» **PROVIDED INFORMATION**
• • • • •
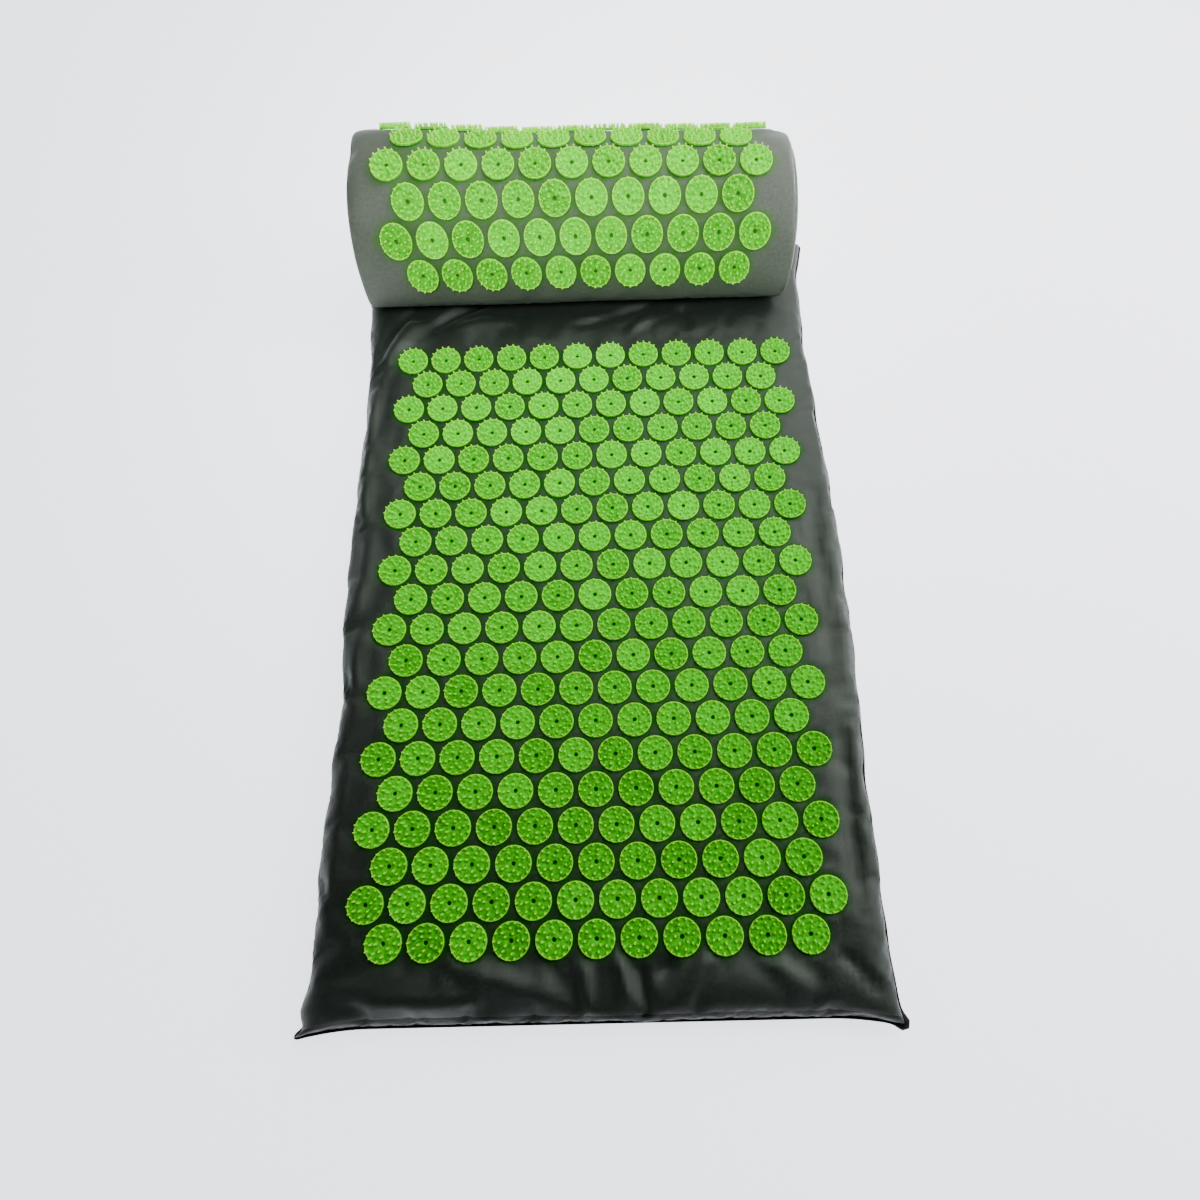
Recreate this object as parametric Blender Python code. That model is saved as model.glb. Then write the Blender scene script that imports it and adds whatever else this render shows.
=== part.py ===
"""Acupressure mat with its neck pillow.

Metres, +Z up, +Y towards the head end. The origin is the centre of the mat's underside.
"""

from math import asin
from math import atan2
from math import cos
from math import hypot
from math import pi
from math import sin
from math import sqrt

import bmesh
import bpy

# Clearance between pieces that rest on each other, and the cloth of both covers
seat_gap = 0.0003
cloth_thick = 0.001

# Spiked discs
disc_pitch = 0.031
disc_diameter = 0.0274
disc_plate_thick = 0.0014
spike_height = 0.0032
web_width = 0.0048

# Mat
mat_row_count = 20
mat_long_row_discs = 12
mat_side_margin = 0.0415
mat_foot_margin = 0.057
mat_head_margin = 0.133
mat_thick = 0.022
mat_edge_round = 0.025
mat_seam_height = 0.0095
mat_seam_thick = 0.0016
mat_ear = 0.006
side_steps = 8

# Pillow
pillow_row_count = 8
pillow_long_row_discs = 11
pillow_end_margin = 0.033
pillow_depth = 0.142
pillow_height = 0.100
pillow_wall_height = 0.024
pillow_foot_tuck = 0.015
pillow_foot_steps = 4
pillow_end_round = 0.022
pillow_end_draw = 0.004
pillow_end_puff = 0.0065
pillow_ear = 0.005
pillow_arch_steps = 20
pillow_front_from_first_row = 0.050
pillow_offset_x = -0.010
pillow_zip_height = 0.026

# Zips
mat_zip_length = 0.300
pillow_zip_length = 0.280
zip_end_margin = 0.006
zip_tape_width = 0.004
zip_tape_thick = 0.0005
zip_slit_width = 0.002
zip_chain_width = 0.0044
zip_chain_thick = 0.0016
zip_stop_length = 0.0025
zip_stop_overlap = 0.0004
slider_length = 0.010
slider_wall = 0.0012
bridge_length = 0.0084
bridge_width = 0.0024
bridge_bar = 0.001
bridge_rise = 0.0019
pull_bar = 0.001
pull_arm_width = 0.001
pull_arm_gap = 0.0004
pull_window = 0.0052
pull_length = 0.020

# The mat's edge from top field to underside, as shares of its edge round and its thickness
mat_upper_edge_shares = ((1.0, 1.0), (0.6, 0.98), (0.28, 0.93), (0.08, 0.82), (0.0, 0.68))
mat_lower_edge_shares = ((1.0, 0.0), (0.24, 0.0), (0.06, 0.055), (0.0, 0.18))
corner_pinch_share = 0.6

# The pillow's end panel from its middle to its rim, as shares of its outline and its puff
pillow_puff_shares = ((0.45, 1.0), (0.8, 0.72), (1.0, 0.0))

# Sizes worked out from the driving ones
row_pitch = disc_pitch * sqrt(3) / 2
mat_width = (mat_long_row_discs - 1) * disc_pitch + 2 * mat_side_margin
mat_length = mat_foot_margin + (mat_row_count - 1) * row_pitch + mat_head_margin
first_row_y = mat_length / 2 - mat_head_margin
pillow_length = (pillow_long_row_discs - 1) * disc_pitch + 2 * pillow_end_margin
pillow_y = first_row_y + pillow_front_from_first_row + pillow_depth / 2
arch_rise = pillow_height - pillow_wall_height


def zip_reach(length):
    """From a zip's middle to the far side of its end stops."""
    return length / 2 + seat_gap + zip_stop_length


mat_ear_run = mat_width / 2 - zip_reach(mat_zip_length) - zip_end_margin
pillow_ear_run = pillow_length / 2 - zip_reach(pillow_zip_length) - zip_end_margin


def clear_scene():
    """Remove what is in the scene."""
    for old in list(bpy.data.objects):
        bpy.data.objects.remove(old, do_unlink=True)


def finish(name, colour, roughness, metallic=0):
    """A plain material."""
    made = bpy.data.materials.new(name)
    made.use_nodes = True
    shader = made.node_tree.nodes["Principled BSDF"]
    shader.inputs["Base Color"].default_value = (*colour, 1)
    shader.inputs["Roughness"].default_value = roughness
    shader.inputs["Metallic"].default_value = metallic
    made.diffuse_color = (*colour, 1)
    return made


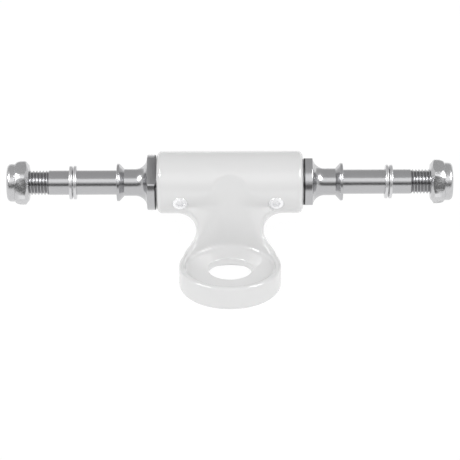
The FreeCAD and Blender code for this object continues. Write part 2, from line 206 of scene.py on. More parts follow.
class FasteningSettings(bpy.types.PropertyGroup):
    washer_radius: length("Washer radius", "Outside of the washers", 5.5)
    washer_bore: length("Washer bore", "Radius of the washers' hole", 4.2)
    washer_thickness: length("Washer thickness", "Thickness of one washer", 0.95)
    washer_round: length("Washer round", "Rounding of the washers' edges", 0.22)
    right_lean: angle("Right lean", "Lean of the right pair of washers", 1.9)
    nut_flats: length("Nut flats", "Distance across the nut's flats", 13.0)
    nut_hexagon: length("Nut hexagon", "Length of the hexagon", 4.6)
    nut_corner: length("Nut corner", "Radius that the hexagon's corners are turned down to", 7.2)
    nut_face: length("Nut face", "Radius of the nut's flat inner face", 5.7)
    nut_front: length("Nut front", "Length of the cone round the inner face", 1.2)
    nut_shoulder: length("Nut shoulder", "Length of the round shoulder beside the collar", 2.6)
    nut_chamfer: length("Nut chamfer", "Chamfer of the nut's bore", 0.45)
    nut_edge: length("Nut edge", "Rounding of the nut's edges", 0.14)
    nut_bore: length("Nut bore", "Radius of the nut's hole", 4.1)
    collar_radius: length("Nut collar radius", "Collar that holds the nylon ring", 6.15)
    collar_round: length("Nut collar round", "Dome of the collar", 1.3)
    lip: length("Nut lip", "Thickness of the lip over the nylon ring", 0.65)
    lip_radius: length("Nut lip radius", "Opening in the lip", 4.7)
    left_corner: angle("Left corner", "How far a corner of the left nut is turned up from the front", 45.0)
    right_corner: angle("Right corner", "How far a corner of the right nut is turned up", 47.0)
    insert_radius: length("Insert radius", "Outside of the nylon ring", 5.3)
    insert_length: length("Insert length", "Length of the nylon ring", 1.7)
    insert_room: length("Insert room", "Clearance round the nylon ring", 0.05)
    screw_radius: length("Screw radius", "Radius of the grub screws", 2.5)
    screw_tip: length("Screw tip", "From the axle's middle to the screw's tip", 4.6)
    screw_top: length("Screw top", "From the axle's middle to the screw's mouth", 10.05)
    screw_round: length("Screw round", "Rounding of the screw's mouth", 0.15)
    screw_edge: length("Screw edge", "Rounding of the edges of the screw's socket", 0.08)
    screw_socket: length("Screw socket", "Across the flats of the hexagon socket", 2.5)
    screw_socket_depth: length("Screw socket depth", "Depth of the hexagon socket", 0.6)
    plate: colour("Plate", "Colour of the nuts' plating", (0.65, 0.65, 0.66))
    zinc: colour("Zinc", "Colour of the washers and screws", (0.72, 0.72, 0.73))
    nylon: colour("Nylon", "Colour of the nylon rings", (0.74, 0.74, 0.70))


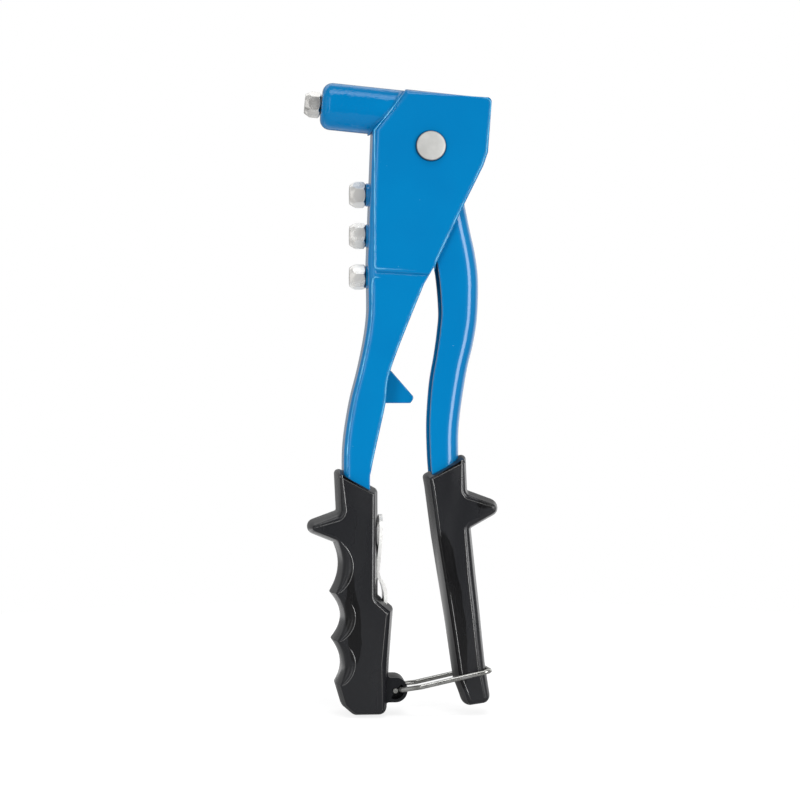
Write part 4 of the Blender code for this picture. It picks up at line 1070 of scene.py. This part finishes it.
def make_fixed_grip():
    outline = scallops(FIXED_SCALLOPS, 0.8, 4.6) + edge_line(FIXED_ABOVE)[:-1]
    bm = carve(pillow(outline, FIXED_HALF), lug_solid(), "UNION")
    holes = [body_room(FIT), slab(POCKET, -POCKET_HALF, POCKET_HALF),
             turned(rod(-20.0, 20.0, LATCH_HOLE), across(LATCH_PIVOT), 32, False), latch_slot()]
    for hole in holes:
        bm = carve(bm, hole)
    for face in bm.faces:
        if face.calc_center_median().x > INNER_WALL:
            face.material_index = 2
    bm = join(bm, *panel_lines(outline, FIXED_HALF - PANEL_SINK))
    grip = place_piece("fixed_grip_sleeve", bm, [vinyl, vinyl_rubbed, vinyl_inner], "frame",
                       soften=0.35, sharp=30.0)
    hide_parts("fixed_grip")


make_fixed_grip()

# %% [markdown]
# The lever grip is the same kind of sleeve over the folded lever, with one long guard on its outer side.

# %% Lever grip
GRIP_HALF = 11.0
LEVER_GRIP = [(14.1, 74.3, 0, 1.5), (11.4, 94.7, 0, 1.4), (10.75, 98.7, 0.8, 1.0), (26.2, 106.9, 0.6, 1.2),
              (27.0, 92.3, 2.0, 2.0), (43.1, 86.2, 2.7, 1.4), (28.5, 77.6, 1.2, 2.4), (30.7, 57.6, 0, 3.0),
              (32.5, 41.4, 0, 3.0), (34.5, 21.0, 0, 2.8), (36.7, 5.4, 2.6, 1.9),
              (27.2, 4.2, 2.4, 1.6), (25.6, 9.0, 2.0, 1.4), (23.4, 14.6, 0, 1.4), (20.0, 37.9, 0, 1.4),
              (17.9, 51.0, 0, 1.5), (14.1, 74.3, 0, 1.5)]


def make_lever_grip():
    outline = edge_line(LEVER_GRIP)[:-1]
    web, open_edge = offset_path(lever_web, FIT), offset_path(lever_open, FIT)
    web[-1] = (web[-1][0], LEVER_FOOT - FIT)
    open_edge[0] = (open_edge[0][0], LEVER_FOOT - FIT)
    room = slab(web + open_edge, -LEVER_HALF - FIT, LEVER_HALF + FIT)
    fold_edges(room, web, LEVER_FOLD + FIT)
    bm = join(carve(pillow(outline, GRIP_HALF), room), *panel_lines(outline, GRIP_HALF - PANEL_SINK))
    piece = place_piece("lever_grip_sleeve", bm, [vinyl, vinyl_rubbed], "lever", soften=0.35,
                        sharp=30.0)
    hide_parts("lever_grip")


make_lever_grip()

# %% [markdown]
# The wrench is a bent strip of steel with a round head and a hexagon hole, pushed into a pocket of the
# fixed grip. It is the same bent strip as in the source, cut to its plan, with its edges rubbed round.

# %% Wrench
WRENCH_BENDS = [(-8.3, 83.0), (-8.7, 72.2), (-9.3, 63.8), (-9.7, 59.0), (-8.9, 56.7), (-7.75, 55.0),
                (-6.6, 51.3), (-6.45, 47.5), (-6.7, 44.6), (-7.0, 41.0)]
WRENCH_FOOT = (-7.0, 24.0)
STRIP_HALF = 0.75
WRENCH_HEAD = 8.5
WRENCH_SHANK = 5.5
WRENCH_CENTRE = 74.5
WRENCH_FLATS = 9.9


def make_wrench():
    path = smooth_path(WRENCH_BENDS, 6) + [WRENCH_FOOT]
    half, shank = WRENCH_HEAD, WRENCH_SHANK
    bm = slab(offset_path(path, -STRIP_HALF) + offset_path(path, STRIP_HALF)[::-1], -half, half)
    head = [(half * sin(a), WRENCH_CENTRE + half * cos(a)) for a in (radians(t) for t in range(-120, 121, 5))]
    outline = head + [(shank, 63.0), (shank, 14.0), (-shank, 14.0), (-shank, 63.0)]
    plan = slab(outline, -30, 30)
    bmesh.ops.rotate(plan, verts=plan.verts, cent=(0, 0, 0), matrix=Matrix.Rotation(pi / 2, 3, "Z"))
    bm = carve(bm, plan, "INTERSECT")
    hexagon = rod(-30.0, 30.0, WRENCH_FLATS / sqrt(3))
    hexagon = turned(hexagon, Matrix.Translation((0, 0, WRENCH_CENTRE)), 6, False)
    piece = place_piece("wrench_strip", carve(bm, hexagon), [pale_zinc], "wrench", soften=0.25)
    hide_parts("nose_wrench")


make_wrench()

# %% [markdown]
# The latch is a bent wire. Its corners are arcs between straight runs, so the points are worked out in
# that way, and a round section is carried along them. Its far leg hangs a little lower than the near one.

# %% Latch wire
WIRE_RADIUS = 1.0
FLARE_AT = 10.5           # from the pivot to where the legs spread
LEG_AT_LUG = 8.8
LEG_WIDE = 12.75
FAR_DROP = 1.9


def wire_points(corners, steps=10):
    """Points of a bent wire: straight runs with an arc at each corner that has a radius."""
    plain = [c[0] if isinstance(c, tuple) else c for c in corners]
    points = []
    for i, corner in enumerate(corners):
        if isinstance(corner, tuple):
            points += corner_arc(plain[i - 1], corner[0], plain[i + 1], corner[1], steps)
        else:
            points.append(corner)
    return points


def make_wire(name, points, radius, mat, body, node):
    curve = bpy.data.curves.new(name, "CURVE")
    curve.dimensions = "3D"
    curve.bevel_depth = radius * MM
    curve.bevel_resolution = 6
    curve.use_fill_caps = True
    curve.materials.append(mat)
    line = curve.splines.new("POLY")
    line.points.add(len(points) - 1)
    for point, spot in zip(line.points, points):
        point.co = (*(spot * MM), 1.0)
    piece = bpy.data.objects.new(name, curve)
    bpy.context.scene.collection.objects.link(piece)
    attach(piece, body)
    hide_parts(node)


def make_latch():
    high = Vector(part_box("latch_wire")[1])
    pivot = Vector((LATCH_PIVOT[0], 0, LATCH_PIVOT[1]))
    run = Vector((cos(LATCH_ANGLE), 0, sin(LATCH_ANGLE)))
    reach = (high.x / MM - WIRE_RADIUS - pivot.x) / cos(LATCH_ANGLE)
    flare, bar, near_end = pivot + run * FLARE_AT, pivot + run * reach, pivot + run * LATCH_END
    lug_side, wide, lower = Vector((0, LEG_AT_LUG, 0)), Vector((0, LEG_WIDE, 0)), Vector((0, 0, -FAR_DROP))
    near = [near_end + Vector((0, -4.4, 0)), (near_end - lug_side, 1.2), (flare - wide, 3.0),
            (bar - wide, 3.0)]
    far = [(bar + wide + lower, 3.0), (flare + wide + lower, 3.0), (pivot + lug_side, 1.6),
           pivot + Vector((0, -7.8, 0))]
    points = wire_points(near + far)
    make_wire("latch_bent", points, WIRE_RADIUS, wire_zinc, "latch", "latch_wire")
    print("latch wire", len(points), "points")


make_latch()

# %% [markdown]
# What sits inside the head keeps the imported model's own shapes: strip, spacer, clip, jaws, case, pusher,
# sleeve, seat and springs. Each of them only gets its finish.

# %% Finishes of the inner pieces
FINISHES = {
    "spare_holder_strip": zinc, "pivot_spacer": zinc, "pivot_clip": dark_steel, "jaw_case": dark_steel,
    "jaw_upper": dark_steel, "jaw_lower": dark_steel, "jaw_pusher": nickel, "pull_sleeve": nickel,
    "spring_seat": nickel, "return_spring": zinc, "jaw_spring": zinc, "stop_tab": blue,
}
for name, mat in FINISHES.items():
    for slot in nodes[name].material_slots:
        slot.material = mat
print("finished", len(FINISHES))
• • • • •
» **YOUR GOAL**
Write out exactly, please, the lines beginning at the start of the material and ending with the line that holds "pillow_zip_height = 0.026", both included.

» **ANSWER TO THIS TASK**
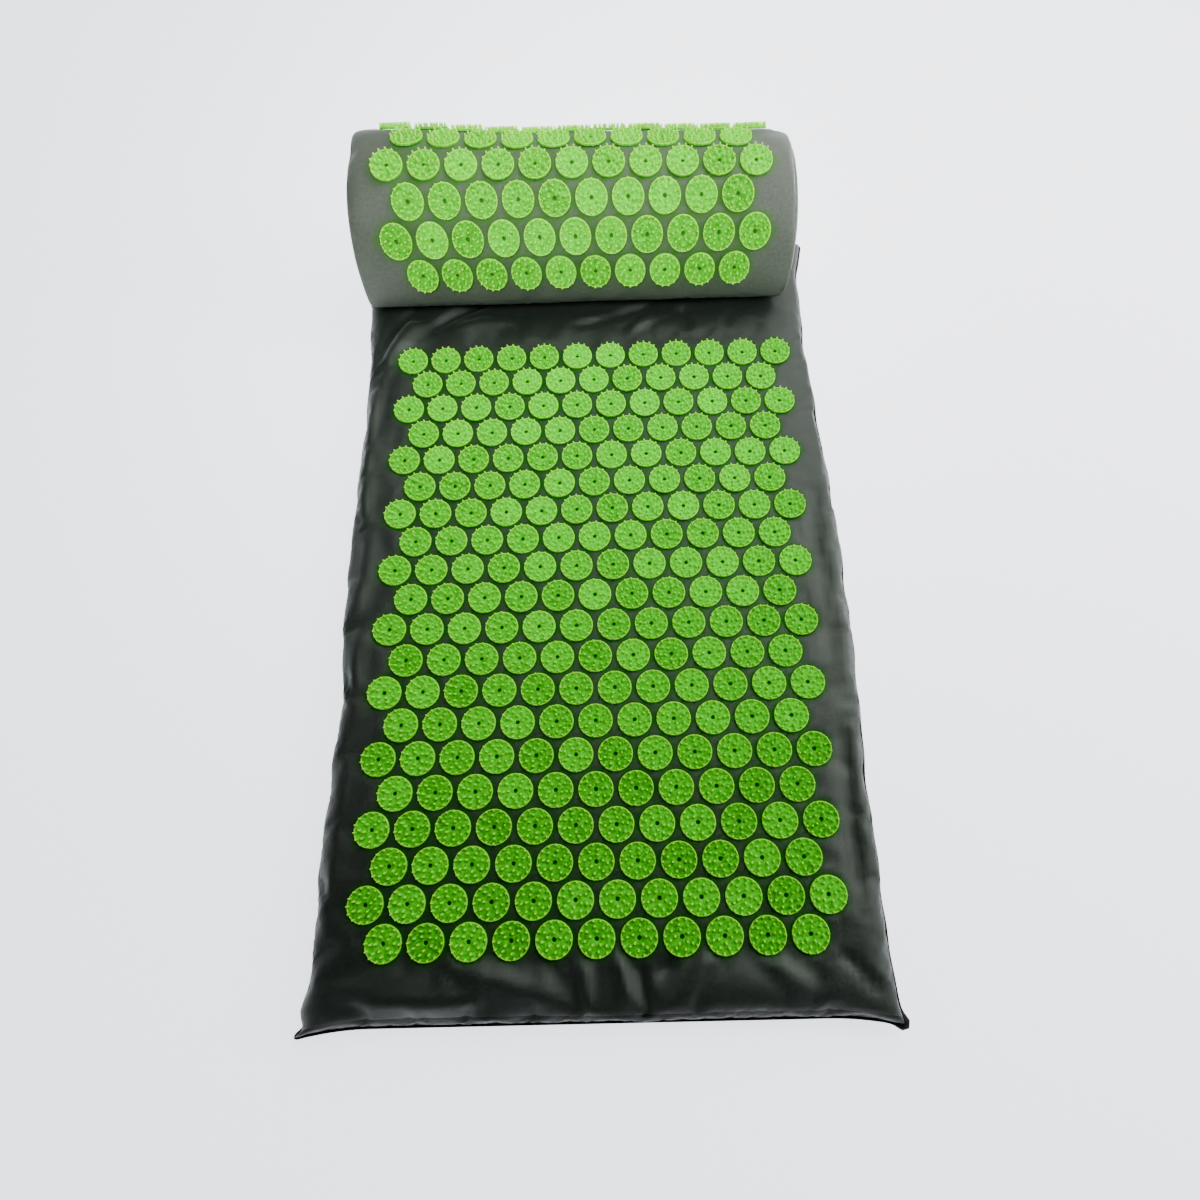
Recreate this object as parametric Blender Python code. That model is saved as model.glb. Then write the Blender scene script that imports it and adds whatever else this render shows.
=== part.py ===
"""Acupressure mat with its neck pillow.

Metres, +Z up, +Y towards the head end. The origin is the centre of the mat's underside.
"""

from math import asin
from math import atan2
from math import cos
from math import hypot
from math import pi
from math import sin
from math import sqrt

import bmesh
import bpy

# Clearance between pieces that rest on each other, and the cloth of both covers
seat_gap = 0.0003
cloth_thick = 0.001

# Spiked discs
disc_pitch = 0.031
disc_diameter = 0.0274
disc_plate_thick = 0.0014
spike_height = 0.0032
web_width = 0.0048

# Mat
mat_row_count = 20
mat_long_row_discs = 12
mat_side_margin = 0.0415
mat_foot_margin = 0.057
mat_head_margin = 0.133
mat_thick = 0.022
mat_edge_round = 0.025
mat_seam_height = 0.0095
mat_seam_thick = 0.0016
mat_ear = 0.006
side_steps = 8

# Pillow
pillow_row_count = 8
pillow_long_row_discs = 11
pillow_end_margin = 0.033
pillow_depth = 0.142
pillow_height = 0.100
pillow_wall_height = 0.024
pillow_foot_tuck = 0.015
pillow_foot_steps = 4
pillow_end_round = 0.022
pillow_end_draw = 0.004
pillow_end_puff = 0.0065
pillow_ear = 0.005
pillow_arch_steps = 20
pillow_front_from_first_row = 0.050
pillow_offset_x = -0.010
pillow_zip_height = 0.026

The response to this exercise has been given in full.